**Exercise aim:**
Repeat exactly, please, the lines that begin at the start of the listing and end at the line holding "return section".
## Begin Data excerpt
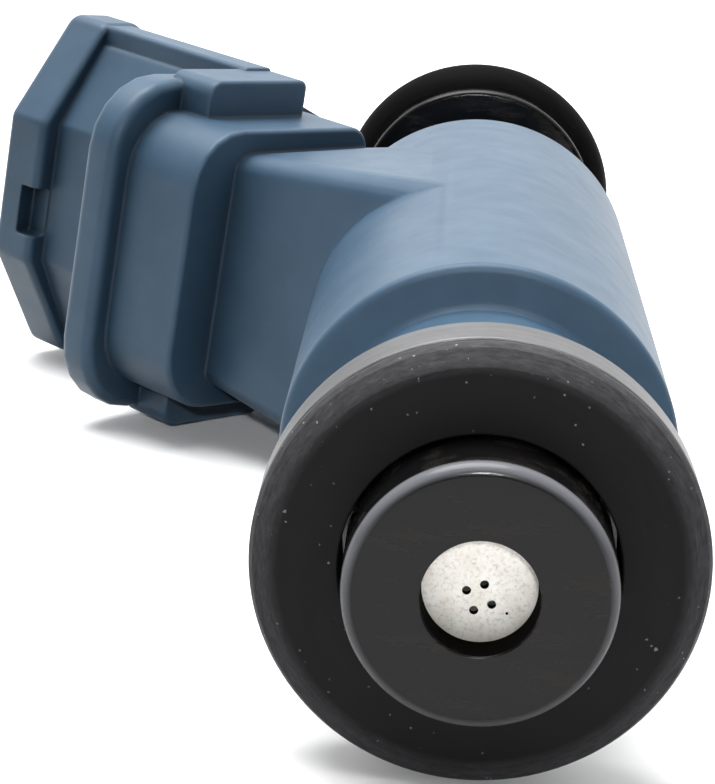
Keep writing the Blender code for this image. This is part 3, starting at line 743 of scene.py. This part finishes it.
def connector_solids():
    """Neck, shoulder block with its lip, backing plate, shell and rim."""
    neck_section = slab_section(NECK_HALF_WIDTH, -NECK_HALF_WIDTH, NECK_HALF_HEIGHTS[0], MM, MM)
    pieces = [
        swept("neck_block", neck_section, 0.0, BLOCK_LOW + MM, BLUE, 0.0, 0.0, steps=1,
              warp=neck_warp),
        swept("shoulder_block", slab_section(*SHOULDER_SLAB), BLOCK_LOW, BLOCK_HIGH - 0.5 * MM,
              BLUE, 0.2 * MM, 0.1 * MM),
        swept("shoulder_lip", slab_section(*LIP_SLAB), BLOCK_HIGH - LIP_THICKNESS, BLOCK_HIGH,
              BLUE, 0.5 * MM, 0.5 * MM),
        swept("backing_plate", slab_section(*PLATE_SLAB), PLATE_START, BLOCK_HIGH - MM, BLUE,
              0.15 * MM, 0.15 * MM),
        swept("shell", rim_section(RIM_PROUD), BLOCK_HIGH - 1.2 * MM, MOUTH - 0.5 * MM, BLUE,
              0.1 * MM, 0.1 * MM),
        swept("rim", rim_section(0.0), MOUTH - RIM_THICKNESS, MOUTH, BLUE, 0.4 * MM, 0.4 * MM),
    ]
    inner, outer = RIDGE_SPAN
    for side in (1, -1):
        middle = side * (inner + outer) / 2
        half = (outer - inner) / 2
        pieces.append(swept(f"ridge_{side}", ridge_section(middle, half), BLOCK_HIGH - 1.5 * MM,
                            MOUTH - 0.7 * MM, BLUE, 0.1 * MM, 0.1 * MM))
    return pieces


def ridge_section(middle, half):
    """A keying ridge that runs along the top or bottom of the shell."""
    near, far = RIDGE_SIDES

    def section(inset):
        radius = max(0.25 * MM - inset, 0.03 * MM)
        return softened([
            (near - inset, middle - half + inset, radius),
            (near - inset, middle + half - inset, radius),
            (far + inset, middle + half - inset, radius),
            (far + inset, middle - half + inset, radius),
        ])
    return section


def notch_section(inset):
    """The catch recess in the back edge of the rim, a little below the middle."""
    floor = RIM_NEAR - RIM_PROUD + 0.1 * MM
    outside = 4.4 * MM
    bottom, top = -2.2 * MM + inset, 0.2 * MM - inset
    radius = 0.2 * MM
    return softened([
        (outside, bottom, radius), (outside, top, radius),
        (floor, top, radius), (floor, bottom, radius),
    ])


PIN_PITCH = 4.6 * MM
PIN_Q = -1.9 * MM
PIN_SIZE = (0.6 * MM, 1.5 * MM)
PIN_TIP = 23.0 * MM
PIN_BEND = 7.4 * MM
PIN_FOOT = 2.8 * MM


def pin_channel(side):
    """The cutter for the slot that a terminal passes through in the moulding."""
    margin = 0.2 * MM
    half_q = PIN_SIZE[0] / 2 + margin
    half_t = PIN_SIZE[1] / 2 + margin
    centre_t = side * PIN_PITCH / 2

    def section(inset):
        return [
            (PIN_Q + half_q, centre_t - half_t), (PIN_Q + half_q, centre_t + half_t),
            (PIN_Q - half_q, centre_t + half_t), (PIN_Q - half_q, centre_t - half_t),
        ]
    return swept("channel", section, PIN_BEND - 0.4 * MM, SOCKET_FLOOR + MM, BLUE, 0.0, 0.0, steps=1)


def crisp_junction(body):
    """Keeps the shading of barrel and neck apart along the shallow line where they meet."""
    bm = bmesh.new()
    bm.from_mesh(body.data)
    for edge in bm.edges:
        reach = [math.hypot(v.co.x - NOZZLE.x, v.co.z - NOZZLE.z) for v in edge.verts]
        on_barrel = max(abs(radius - BARREL_RADIUS) for radius in reach) < 0.01 * MM
        if on_barrel and edge.calc_face_angle(0.0) > math.radians(10.0):
            edge.smooth = False
    bm.to_mesh(body.data)
    bm.free()
    return body


def body_moulding():
    """The barrel with the connector joined on and its hollows cut out."""
    body = combine(body_core(), connector_solids(), "UNION")
    wall = RIM_PROUD + SHELL_WALL
    notch_back = MOUTH - RIM_THICKNESS
    cutters = [
        body_hollow(),
        swept("socket", rim_section(wall), SOCKET_FLOOR, MOUTH + 2.0 * MM, BLUE, 0.3 * MM, 0.0),
        swept("notch", notch_section, notch_back - 0.5 * MM, notch_back + 1.1 * MM, BLUE,
              0.0, 0.15 * MM),
        pin_channel(1),
        pin_channel(-1),
    ]
    return crisp_junction(shaded(combine(body, cutters, "DIFFERENCE"), 28.0))


def terminal_pin(name, side):
    """A flat blade: a foot along the injector's axis, then a run out to a tapered tip."""
    taper = 0.8 * MM
    foot = (PIN_BEND - PIN_FOOT * math.sin(LEAN), PIN_Q + PIN_FOOT * math.cos(LEAN))
    bend = (math.pi / 2 - LEAN) / 2
    stages = [
        (foot, (math.cos(LEAN), math.sin(LEAN)), 1.0),
        ((PIN_BEND, PIN_Q), (math.sin(bend), math.cos(bend)), 1.0 / math.cos(bend)),
        ((PIN_TIP - taper, PIN_Q), (0.0, 1.0), 1.0),
        ((PIN_TIP, PIN_Q), (0.0, 1.0), 0.45),
    ]
    bm = bmesh.new()
    rings = []
    for (c, q), (side_c, side_q), scale in stages:
        half_q = PIN_SIZE[0] / 2 * scale
        half_t = PIN_SIZE[1] / 2 * min(scale, 1.0)
        ring = []
        for dq, dt in ((-1, -1), (1, -1), (1, 1), (-1, 1)):
            corner = (c + side_c * dq * half_q, q + side_q * dq * half_q)
            ring.append(bm.verts.new((*corner, side * PIN_PITCH / 2 + dt * half_t)))
        rings.append(ring)
    for first, second in zip(rings, rings[1:]):
        for k in range(4):
            bm.faces.new((first[k], first[(k + 1) % 4], second[(k + 1) % 4], second[k]))
    bm.faces.new(rings[0])
    bm.faces.new(rings[-1])
    pin = as_object(bm, name, TINNED, CONNECTOR)
    rounding = pin.modifiers.new("rounding", "BEVEL")
    rounding.width = 0.08 * MM
    rounding.segments = 3
    return shaded(pin, 40.0)


# Inlet end

def inlet_tube():
    """Fixed core and inlet in one tube, widened behind the collar to carry the upper seal."""
    front, back = stations("inlet_tube")
    collar_end = stations("body_housing")[1]
    bore = 1.5 * MM
    pocket = 2.75 * MM
    pocket_start, pocket_full = 54.2 * MM, 55.8 * MM
    seat = 3.6 * MM
    flange, flange_start = 4.1 * MM, 66.9 * MM
    outline = softened([
        (front, bore, 0.0),
        (front, TUBE_RADIUS, 0.0),
        (collar_end + 0.6 * MM, TUBE_RADIUS, 0.3 * MM),
        (collar_end + 1.6 * MM, seat, 0.3 * MM),
        (flange_start, seat, 0.12 * MM),
        (flange_start, flange, 0.1 * MM),
        (back, flange, 0.28 * MM),
        (back, pocket, 0.15 * MM),
        (pocket_full, pocket, 0.2 * MM),
        (pocket_start, bore, 0.2 * MM),
    ])
    return shaded(turned("tube", outline, TUBE_STEEL))


def backup_ring():
    """The black ring on the body side of the upper seal."""
    front, back = stations("backup_ring")
    inner, outer = 3.9 * MM, 6.3 * MM
    outline = softened([
        (front, inner, 0.1 * MM),
        (front, outer, 0.28 * MM),
        (back, outer, 0.08 * MM),
        (back, inner, 0.1 * MM),
    ])
    return shaded(turned("spacer", outline, BLACK))


def upper_seal():
    """An O-ring with the thin line that its mould leaves round the outside."""
    low, high = stations("upper_seal")
    middle = (low + high) / 2
    section = (high - low) / 2
    mean = outer_radius("upper_seal") - section
    flash = 0.03 * MM
    sides = 48
    outline = []
    for k in range(sides):
        angle = math.tau * k / sides
        reach = section if k == sides // 4 else section - flash
        outline.append((middle + reach * math.cos(angle), mean + reach * math.sin(angle)))
    return shaded(turned("o_ring", outline, O_RING_RUBBER), 60.0)


def seal_retainer():
    """The black ring that keeps the upper seal on the tube."""
    front, back = stations("seal_retainer")
    inner, outer = 4.4 * MM, 5.9 * MM
    outline = softened([
        (front, inner, 0.1 * MM),
        (front, outer, 0.1 * MM),
        (back, outer, 0.32 * MM),
        (back, inner, 0.1 * MM),
    ])
    return shaded(turned("retainer", outline, BLACK))


def filter_basket():
    """A nylon basket with three windows, open towards the inlet."""
    front, back = stations("filter_frame")
    outer = outer_radius("filter_frame")
    inner = outer - 0.45 * MM
    floor = front + 0.8 * MM
    outline = softened([
        (front, 0.0, 0.0), (front, outer, 0.2 * MM), (back, outer, 0.08 * MM),
        (back, inner, 0.08 * MM), (floor, inner, 0.15 * MM), (floor, 0.0, 0.0),
    ])
    basket = turned("basket", outline, NATURAL, 72)
    half_width = 1.35 * MM
    window_front = front + 1.8 * MM
    window_back = back - 1.8 * MM

    def section(inset):
        return softened([
            (window_front, -half_width, 0.3 * MM), (window_back, -half_width, 0.3 * MM),
            (window_back, half_width, 0.3 * MM), (window_front, half_width, 0.3 * MM),
        ])

    windows = []
    for k in range(3):
        turn = Matrix.Rotation(math.tau * k / 3, 4, "Y")
        windows.append(swept("window", section, 0.6 * MM, 4.0 * MM, NATURAL, 0.0, 0.0,
                             INJECTOR @ turn, steps=1))
    return shaded(combine(basket, windows, "DIFFERENCE"))


def filter_sleeve():
    """The gauze cup inside the basket."""
    front, back = stations("filter_mesh")
    outer = outer_radius("filter_mesh")
    inner = outer - 0.2 * MM
    floor = front + 0.2 * MM
    outline = softened([
        (front, 0.0, 0.0), (front, outer, 0.15 * MM), (back, outer, 0.05 * MM),
        (back, inner, 0.05 * MM), (floor, inner, 0.1 * MM), (floor, 0.0, 0.0),
    ], 3)
    return shaded(turned("gauze", outline, GAUZE, 72))


def filter_collar():
    """The brass ring that holds the filter in the inlet."""
    front, back = stations("filter_ring")
    inner = 1.9 * MM
    outer = outer_radius("filter_ring")
    outline = softened([
        (front, inner, 0.05 * MM), (front, outer, 0.1 * MM),
        (back, outer, 0.12 * MM), (back, inner, 0.12 * MM),
    ])
    return shaded(turned("collar", outline, BRASS, 72))


fitted(nozzle_cap(), "black_plastic", "nozzle_cap")
fitted(orifice_disc(), "bright_steel", "orifice_disc")
fitted(lower_seal(), "rubber", "lower_seal")
fitted(backing_ring(), "steel", "seal_ring")
fitted(body_moulding(), "blue_plastic", "body_housing")
fitted(terminal_pin("terminal_upper", 1), "brass", "terminal_pin_upper")
fitted(terminal_pin("terminal_lower", -1), "brass", "terminal_pin_lower")
fitted(inlet_tube(), "steel", "inlet_tube")
fitted(backup_ring(), "black_plastic", "backup_ring")
fitted(upper_seal(), "rubber", "upper_seal")
fitted(seal_retainer(), "black_plastic", "seal_retainer")
fitted(filter_basket(), "natural_plastic", "filter_frame")
fitted(filter_sleeve(), "filter_steel", "filter_mesh")
fitted(filter_collar(), "brass", "filter_ring")

for node in frame["nodes"].values():
    if node.hide_render:
        continue
    for slot in node.material_slots:
        key = slot.material.name.split(".")[0]
        if key in INNER_LOOKS:
            slot.material = INNER_LOOKS[key]


# Studio

def nozzle_lamp():
    """A snooted lamp from the front and above, only wide enough for the nozzle end."""
    lamp = bpy.data.lights.new("nozzle_lamp", "SPOT")
    lamp.energy = 26.0
    lamp.shadow_soft_size = 0.03
    lamp.spot_size = math.radians(3.4)
    lamp.spot_blend = 0.5
    made = bpy.data.objects.new("nozzle_lamp", lamp)
    away = Vector((0.0, -300.0, 120.0)) * MM
    made.location = NOZZLE + away
    made.rotation_mode = "QUATERNION"
    made.rotation_quaternion = (-away).to_track_quat("-Z", "Y")
    bpy.context.scene.collection.objects.link(made)


def key_sun():
    """A wide soft key from overhead, which leaves the faces turned to the floor dark."""
    lamp = bpy.data.lights.new("key", "SUN")
    lamp.energy = 4.4
    lamp.angle = math.radians(46.0)
    made = bpy.data.objects.new("key", lamp)
    made.rotation_mode = "QUATERNION"
    made.rotation_quaternion = Vector((0.18, -0.1, -1.0)).to_track_quat("-Z", "Y")
    bpy.context.scene.collection.objects.link(made)


def pale_floor():
    """A pale floor that gives reflections but no bounced light, so that undersides stay dark."""
    bm = bmesh.new()
    bmesh.ops.create_grid(bm, x_segments=4, y_segments=4, size=3.0)
    look = Look("pale_floor", (0.9, 0.9, 0.9), 0.8)
    floor = as_object(bm, "floor", look.material, Matrix.Identity(4))
    floor.visible_diffuse = False


def soft_world():
    """White light that comes mostly from behind and above, so that front faces stay deep in tone."""
    world = bpy.data.worlds.new("soft_white")
    bpy.context.scene.world = world
    world.use_nodes = True
    nodes, links = world.node_tree.nodes, world.node_tree.links
    place = nodes.new("ShaderNodeTexCoord")
    facing = nodes.new("ShaderNodeVectorMath")
    facing.operation = "DOT_PRODUCT"
    facing.inputs[1].default_value = Vector((0.0, 0.8, 0.6)).normalized()
    links.new(place.outputs["Generated"], facing.inputs[0])
    strength = nodes.new("ShaderNodeMapRange")
    strength.interpolation_type = "SMOOTHSTEP"
    shades = {"From Min": -0.3, "From Max": 0.8, "To Min": 0.03, "To Max": 1.55}
    for socket, value in shades.items():
        strength.inputs[socket].default_value = value
    links.new(facing.outputs["Value"], strength.inputs["Value"])
    background = nodes["Background"]
    background.inputs["Color"].default_value = (1.0, 1.0, 1.0, 1.0)
    links.new(strength.outputs["Result"], background.inputs["Strength"])


# Close to the nozzle, a little above it, and rolled with the injector
CAMERA_OFFSET = Vector((-2.781, -71.195, 25.821)) * MM
CAMERA_AZIMUTH = math.radians(1.158)
CAMERA_ELEVATION = math.radians(15.446)
CAMERA_ROLL = math.radians(4.785)
CAMERA_LENS = 114.65


def camera():
    """A long lens that looks along the injector from just above its nozzle."""
    data = bpy.data.cameras.new("camera")
    data.lens = CAMERA_LENS
    data.sensor_width = 36.0
    data.clip_start = 0.005
    data.clip_end = 10.0
    made = bpy.data.objects.new("camera", data)
    forward = Vector((
        -math.sin(CAMERA_AZIMUTH) * math.cos(CAMERA_ELEVATION),
        math.cos(CAMERA_AZIMUTH) * math.cos(CAMERA_ELEVATION),
        -math.sin(CAMERA_ELEVATION),
    ))
    right = forward.cross(Vector((0.0, 0.0, 1.0))).normalized()
    up = right.cross(forward)
    turned_right = math.cos(CAMERA_ROLL) * right + math.sin(CAMERA_ROLL) * up
    turned_up = -math.sin(CAMERA_ROLL) * right + math.cos(CAMERA_ROLL) * up
    facing = Matrix((turned_right, turned_up, -forward)).transposed()
    made.matrix_world = Matrix.Translation(NOZZLE + CAMERA_OFFSET) @ facing.to_4x4()
    bpy.context.scene.collection.objects.link(made)
    bpy.context.scene.camera = made


soft_world()
pale_floor()
key_sun()
nozzle_lamp()
camera()
bpy.context.scene.view_settings.view_transform = "Standard"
## End Data excerpt
**Finished answer:**
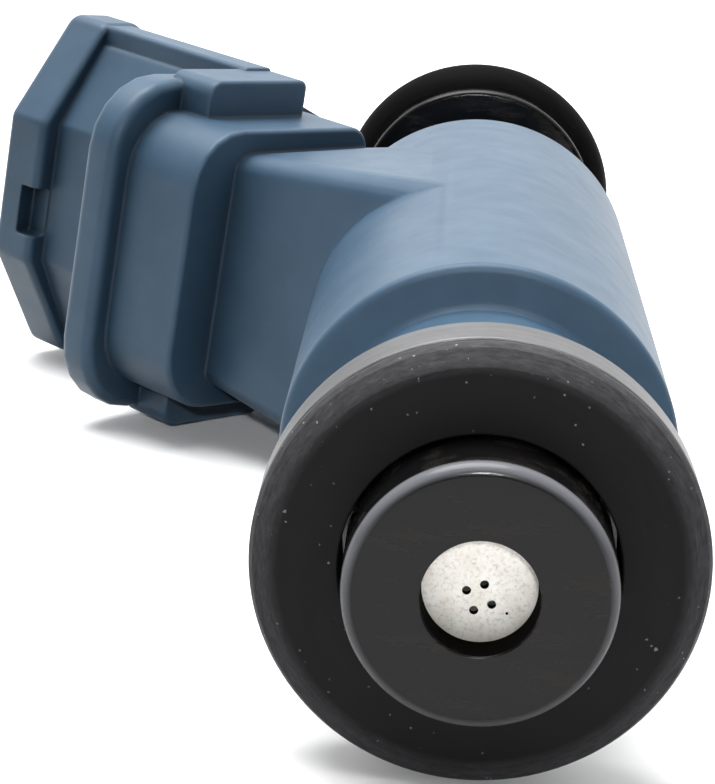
Keep writing the Blender code for this image. This is part 3, starting at line 743 of scene.py. This part finishes it.
def connector_solids():
    """Neck, shoulder block with its lip, backing plate, shell and rim."""
    neck_section = slab_section(NECK_HALF_WIDTH, -NECK_HALF_WIDTH, NECK_HALF_HEIGHTS[0], MM, MM)
    pieces = [
        swept("neck_block", neck_section, 0.0, BLOCK_LOW + MM, BLUE, 0.0, 0.0, steps=1,
              warp=neck_warp),
        swept("shoulder_block", slab_section(*SHOULDER_SLAB), BLOCK_LOW, BLOCK_HIGH - 0.5 * MM,
              BLUE, 0.2 * MM, 0.1 * MM),
        swept("shoulder_lip", slab_section(*LIP_SLAB), BLOCK_HIGH - LIP_THICKNESS, BLOCK_HIGH,
              BLUE, 0.5 * MM, 0.5 * MM),
        swept("backing_plate", slab_section(*PLATE_SLAB), PLATE_START, BLOCK_HIGH - MM, BLUE,
              0.15 * MM, 0.15 * MM),
        swept("shell", rim_section(RIM_PROUD), BLOCK_HIGH - 1.2 * MM, MOUTH - 0.5 * MM, BLUE,
              0.1 * MM, 0.1 * MM),
        swept("rim", rim_section(0.0), MOUTH - RIM_THICKNESS, MOUTH, BLUE, 0.4 * MM, 0.4 * MM),
    ]
    inner, outer = RIDGE_SPAN
    for side in (1, -1):
        middle = side * (inner + outer) / 2
        half = (outer - inner) / 2
        pieces.append(swept(f"ridge_{side}", ridge_section(middle, half), BLOCK_HIGH - 1.5 * MM,
                            MOUTH - 0.7 * MM, BLUE, 0.1 * MM, 0.1 * MM))
    return pieces


def ridge_section(middle, half):
    """A keying ridge that runs along the top or bottom of the shell."""
    near, far = RIDGE_SIDES

    def section(inset):
        radius = max(0.25 * MM - inset, 0.03 * MM)
        return softened([
            (near - inset, middle - half + inset, radius),
            (near - inset, middle + half - inset, radius),
            (far + inset, middle + half - inset, radius),
            (far + inset, middle - half + inset, radius),
        ])
    return section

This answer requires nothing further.